The researchers demonstrated their Piezo-Acoustic Backscatter System in an MIT pool, using it to collect water temperature and pressure measurements. The system was able to transmit 3 kilobits per second of accurate data from two sensors simultaneously at a distance of 10 meters between sensor and receiver.

According to Adib, the system could be used to collect data in the recently discovered subsurface ocean on Saturn’s largest moon, Titan. In June, NASA announced the Dragonfly mission to send a rover in 2026 to explore Titan, sampling water reservoirs and other sites.

Inspiration for the system hit while Adib was watching “Blue Planet,” a nature documentary series exploring various aspects of sea life. Oceans cover about 72 percent of Earth’s surface. “It occurred to me how little we know of the ocean and how marine animals evolve and procreate,” he says. Internet-of-things (IoT) devices could aid that research, “but underwater you can’t use Wi-Fi or Bluetooth signals ... and you don’t want to put batteries all over the ocean, because that raises issues with pollution.”

That led him to piezoelectric materials, which have been around and used in microphones and other devices for about 150 years. They produce a small voltage in response to vibrations. But that effect is also reversible — applying voltage causes the material to deform, which if placed underwater, produces a pressure wave that travels through the water.

“That reversibility is what allows us to develop a very powerful underwater backscatter communication technology,” Adib said. Communicating relies on preventing the piezoelectric resonator from naturally deforming in response to strain. At the heart of the system is a submerged node: a circuit board that houses a piezoelectric resonator, an energy-harvesting unit, and a microcontroller. Any type of sensor can be integrated into the node by programming the microcontroller. An acoustic projector (transmitter) and underwater listening device, called a hydrophone (receiver), are placed some distance away.

Say the sensor wants to send a 0 bit. When the transmitter sends its acoustic wave at the node, the piezoelectric resonator absorbs the wave and naturally deforms, and the energy harvester stores a little charge from the resulting vibrations. The receiver then sees no reflected signal and decodes a 0. However, when the sensor wants to send a 1 bit, the nature changes. When the transmitter sends a wave, the microcontroller uses the stored charge to send a little voltage to the piezoelectric resonator. That voltage reorients the material’s structure in a way that stops it from deforming, and instead reflects the wave. Sensing a reflected wave, the receiver decodes a 1.

The transmitter and receiver must have power but can be planted on ships or buoys, where batteries are easier to replace, or connected to outlets on land.
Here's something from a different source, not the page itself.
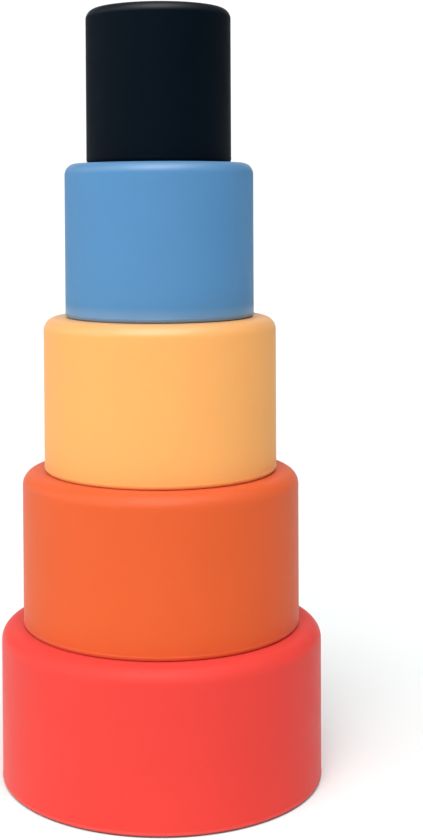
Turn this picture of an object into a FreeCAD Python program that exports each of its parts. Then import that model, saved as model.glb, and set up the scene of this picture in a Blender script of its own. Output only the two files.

One transmitter and one receiver can gather information from many sensors covering one area or many areas. “When you’re tracking a marine animal, for instance, you want to track it over a long range and want to keep the sensor on them for a long period of time. You don’t want to worry about the battery running out,” Adib says. “Or, if you want to track temperature gradients in the ocean, you can get information from sensors covering a number of different places.”

Another interesting application is monitoring brine pools, large areas of brine that sit in pools in ocean basins and are difficult to monitor long-term. They exist, for instance, on the Antarctic Shelf, where salt settles during the formation of sea ice, and could aid in studying melting ice and marine life interaction with the pools.

Next, the researchers aim to demonstrate that the system can work at farther distances and communicate with more sensors simultaneously. They’re also hoping to test whether the system can also transmit sound and low-resolution images.